• **Exercise prompt**
Your task is to return, exactly, the run of lines starting at the line holding "door_panel();" and ending at the line holding "zip(*points))), Vector(map(max, zip(*points)))", both ends included and no other lines.
——
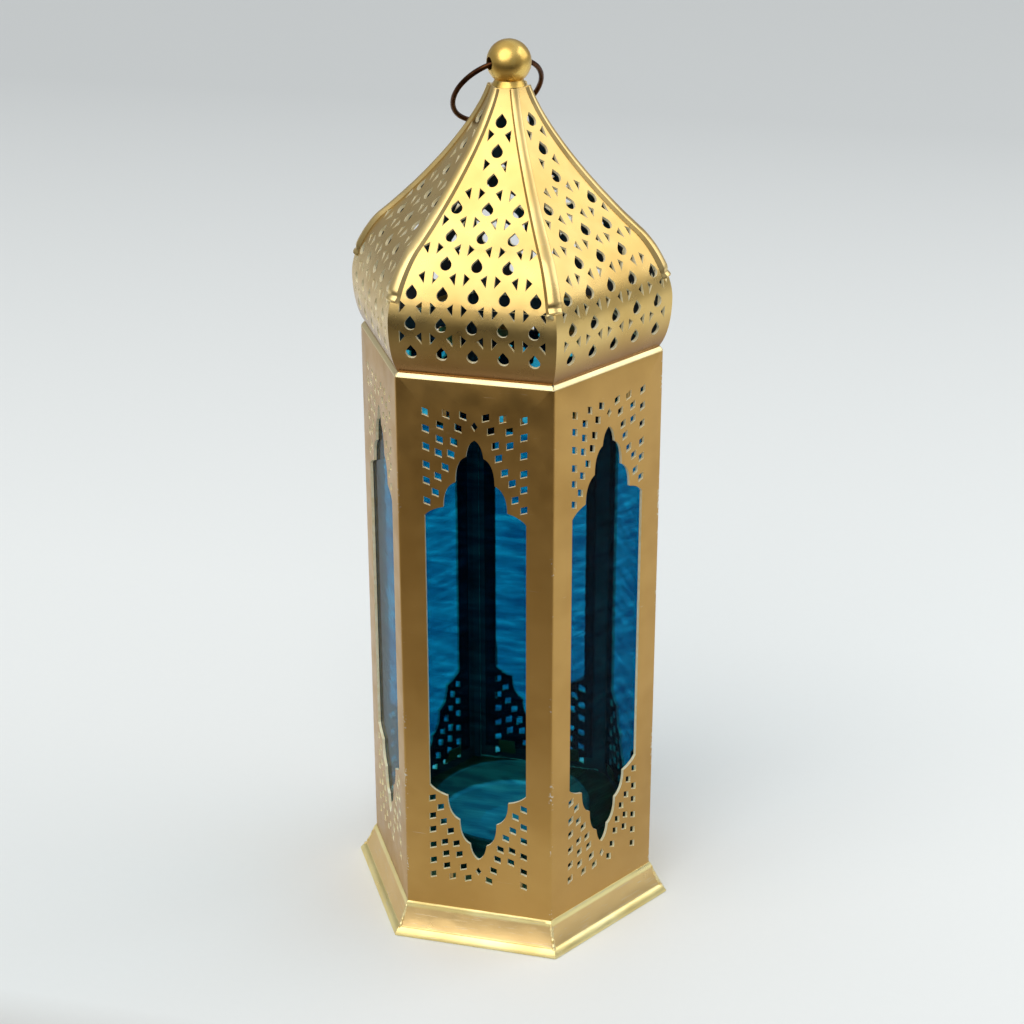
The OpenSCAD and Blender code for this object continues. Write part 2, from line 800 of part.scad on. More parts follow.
module turn_button() {
    color("#b08d4a") translate([button_x, button_y, rivet_z]) rotate([-90, 0, 0]) difference() {
        union() {
            cylinder(r = button_w / 2, h = button_t);
            translate([button_w / 2 - button_len, -button_w / 2, 0])
                cube([button_len - button_w / 2, button_w, button_t]);
            translate([button_w / 2 - button_len, 0, 0])
                cylinder(r = button_w / 2, h = button_t);
        }
        translate([0, 0, -over]) cylinder(r = rivet_r + pin_play, h = button_t + 2 * over);
    }
}

base_skirt();
floor_plate();
candle_cup();
wall(FRONT);  // wall_front
wall(FRONT_RIGHT);  // wall_front_right
wall(FRONT_LEFT);  // wall_front_left
wall(BACK_RIGHT);  // wall_back_right
wall(BACK_LEFT);  // wall_back_left
door_sill();
door_lintel();
pane(FRONT);  // pane_front
pane(FRONT_RIGHT);  // pane_front_right
pane(FRONT_LEFT);  // pane_front_left
pane(BACK_RIGHT);  // pane_back_right
pane(BACK_LEFT);  // pane_back_left
clips(FRONT);  // clips_front
clips(FRONT_RIGHT);  // clips_front_right
clips(FRONT_LEFT);  // clips_front_left
clips(BACK_RIGHT);  // clips_back_right
clips(BACK_LEFT);  // clips_back_left
gore(FRONT);  // gore_front
gore(FRONT_RIGHT);  // gore_front_right
gore(FRONT_LEFT);  // gore_front_left
gore(BACK);  // gore_back
gore(BACK_RIGHT);  // gore_back_right
gore(BACK_LEFT);  // gore_back_left
rib(0);  // rib_right
rib(60);  // rib_back_right
rib(120);  // rib_back_left
rib(180);  // rib_left
rib(240);  // rib_front_left
rib(300);  // rib_front_right
finial_ball();
finial_stud();
finial_washer();
finial_nut();
body_leaf(hinge_high);  // hinge_upper_body_leaf
body_leaf(hinge_low);  // hinge_lower_body_leaf
hinge_pin(hinge_high);  // hinge_upper_pin
hinge_pin(hinge_low);  // hinge_lower_pin
latch_rivet();
door_panel();
pane(BACK);  // door_pane
clips(BACK);  // door_clips
door_leaf(hinge_high);  // hinge_upper_door_leaf
door_leaf(hinge_low);  // hinge_lower_door_leaf
turn_button();
hanging_ring();
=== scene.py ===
"""Looks of a six-sided pierced sheet-metal lantern with blue glass.

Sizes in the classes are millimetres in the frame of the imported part: +Z up,
origin at the centre of the foot, corners at 0, 60, ... 300 degrees.
"""

import logging
import math
from bisect import bisect_right
from collections.abc import Callable, Iterable, Sequence
from dataclasses import dataclass, field
from enum import Enum

import bmesh
import bpy
from bmesh.types import BMesh
from bpy.types import Node, NodeSocket, NodeTree
from mathutils import Matrix, Vector, noise


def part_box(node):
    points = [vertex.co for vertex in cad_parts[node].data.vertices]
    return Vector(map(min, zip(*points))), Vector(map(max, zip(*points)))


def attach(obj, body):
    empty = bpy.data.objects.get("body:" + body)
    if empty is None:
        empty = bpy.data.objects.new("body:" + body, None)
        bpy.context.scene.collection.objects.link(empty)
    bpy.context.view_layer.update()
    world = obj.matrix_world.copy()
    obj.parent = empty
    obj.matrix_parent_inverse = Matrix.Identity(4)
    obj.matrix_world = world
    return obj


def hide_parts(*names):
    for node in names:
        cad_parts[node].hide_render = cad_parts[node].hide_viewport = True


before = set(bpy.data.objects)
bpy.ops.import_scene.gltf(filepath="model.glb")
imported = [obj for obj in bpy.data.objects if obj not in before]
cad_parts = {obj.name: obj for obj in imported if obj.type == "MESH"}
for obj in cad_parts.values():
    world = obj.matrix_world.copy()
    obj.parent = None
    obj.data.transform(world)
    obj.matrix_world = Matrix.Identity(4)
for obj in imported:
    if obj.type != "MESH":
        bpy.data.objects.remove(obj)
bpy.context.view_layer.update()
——
• **Answer to this exercise**
door_panel();
pane(BACK);  // door_pane
clips(BACK);  // door_clips
door_leaf(hinge_high);  // hinge_upper_door_leaf
door_leaf(hinge_low);  // hinge_lower_door_leaf
turn_button();
hanging_ring();
=== scene.py ===
"""Looks of a six-sided pierced sheet-metal lantern with blue glass.

Sizes in the classes are millimetres in the frame of the imported part: +Z up,
origin at the centre of the foot, corners at 0, 60, ... 300 degrees.
"""

import logging
import math
from bisect import bisect_right
from collections.abc import Callable, Iterable, Sequence
from dataclasses import dataclass, field
from enum import Enum

import bmesh
import bpy
from bmesh.types import BMesh
from bpy.types import Node, NodeSocket, NodeTree
from mathutils import Matrix, Vector, noise


def part_box(node):
    points = [vertex.co for vertex in cad_parts[node].data.vertices]
    return Vector(map(min, zip(*points))), Vector(map(max, zip(*points)))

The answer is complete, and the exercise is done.